• Exercise goal
In full and without alteration, repeat the material.

=======

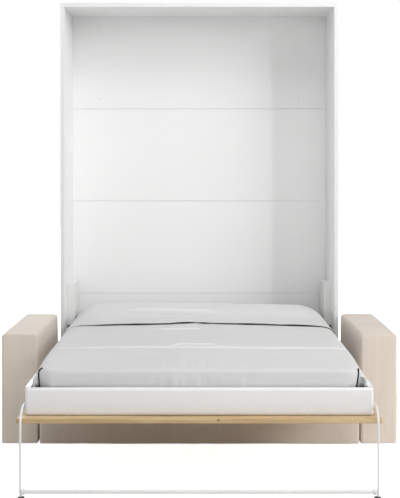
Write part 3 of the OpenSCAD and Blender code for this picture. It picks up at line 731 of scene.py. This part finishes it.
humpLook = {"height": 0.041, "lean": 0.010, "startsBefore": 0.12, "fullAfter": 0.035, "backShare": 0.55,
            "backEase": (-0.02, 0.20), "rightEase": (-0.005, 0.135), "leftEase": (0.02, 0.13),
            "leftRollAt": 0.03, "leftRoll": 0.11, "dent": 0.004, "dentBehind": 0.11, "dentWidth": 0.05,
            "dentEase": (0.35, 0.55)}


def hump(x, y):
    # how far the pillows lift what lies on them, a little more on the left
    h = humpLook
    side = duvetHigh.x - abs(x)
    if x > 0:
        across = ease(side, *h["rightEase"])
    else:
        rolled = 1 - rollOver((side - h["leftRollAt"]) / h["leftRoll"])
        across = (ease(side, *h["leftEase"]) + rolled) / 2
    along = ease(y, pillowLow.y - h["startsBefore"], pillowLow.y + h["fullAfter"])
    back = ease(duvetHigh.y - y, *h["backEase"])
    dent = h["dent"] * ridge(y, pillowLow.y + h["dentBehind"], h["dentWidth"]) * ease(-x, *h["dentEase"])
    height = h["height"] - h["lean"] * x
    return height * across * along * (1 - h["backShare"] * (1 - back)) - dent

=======

• Task result
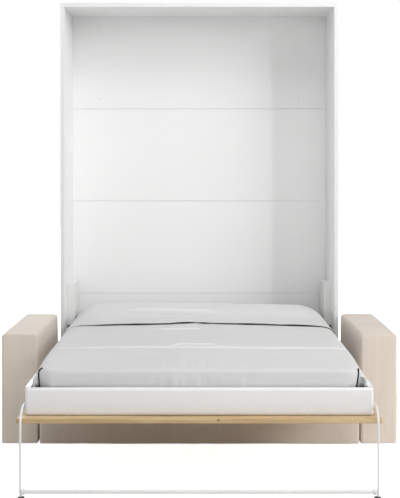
Write part 3 of the OpenSCAD and Blender code for this picture. It picks up at line 731 of scene.py. This part finishes it.
humpLook = {"height": 0.041, "lean": 0.010, "startsBefore": 0.12, "fullAfter": 0.035, "backShare": 0.55,
            "backEase": (-0.02, 0.20), "rightEase": (-0.005, 0.135), "leftEase": (0.02, 0.13),
            "leftRollAt": 0.03, "leftRoll": 0.11, "dent": 0.004, "dentBehind": 0.11, "dentWidth": 0.05,
            "dentEase": (0.35, 0.55)}


def hump(x, y):
    # how far the pillows lift what lies on them, a little more on the left
    h = humpLook
    side = duvetHigh.x - abs(x)
    if x > 0:
        across = ease(side, *h["rightEase"])
    else:
        rolled = 1 - rollOver((side - h["leftRollAt"]) / h["leftRoll"])
        across = (ease(side, *h["leftEase"]) + rolled) / 2
    along = ease(y, pillowLow.y - h["startsBefore"], pillowLow.y + h["fullAfter"])
    back = ease(duvetHigh.y - y, *h["backEase"])
    dent = h["dent"] * ridge(y, pillowLow.y + h["dentBehind"], h["dentWidth"]) * ease(-x, *h["dentEase"])
    height = h["height"] - h["lean"] * x
    return height * across * along * (1 - h["backShare"] * (1 - back)) - dent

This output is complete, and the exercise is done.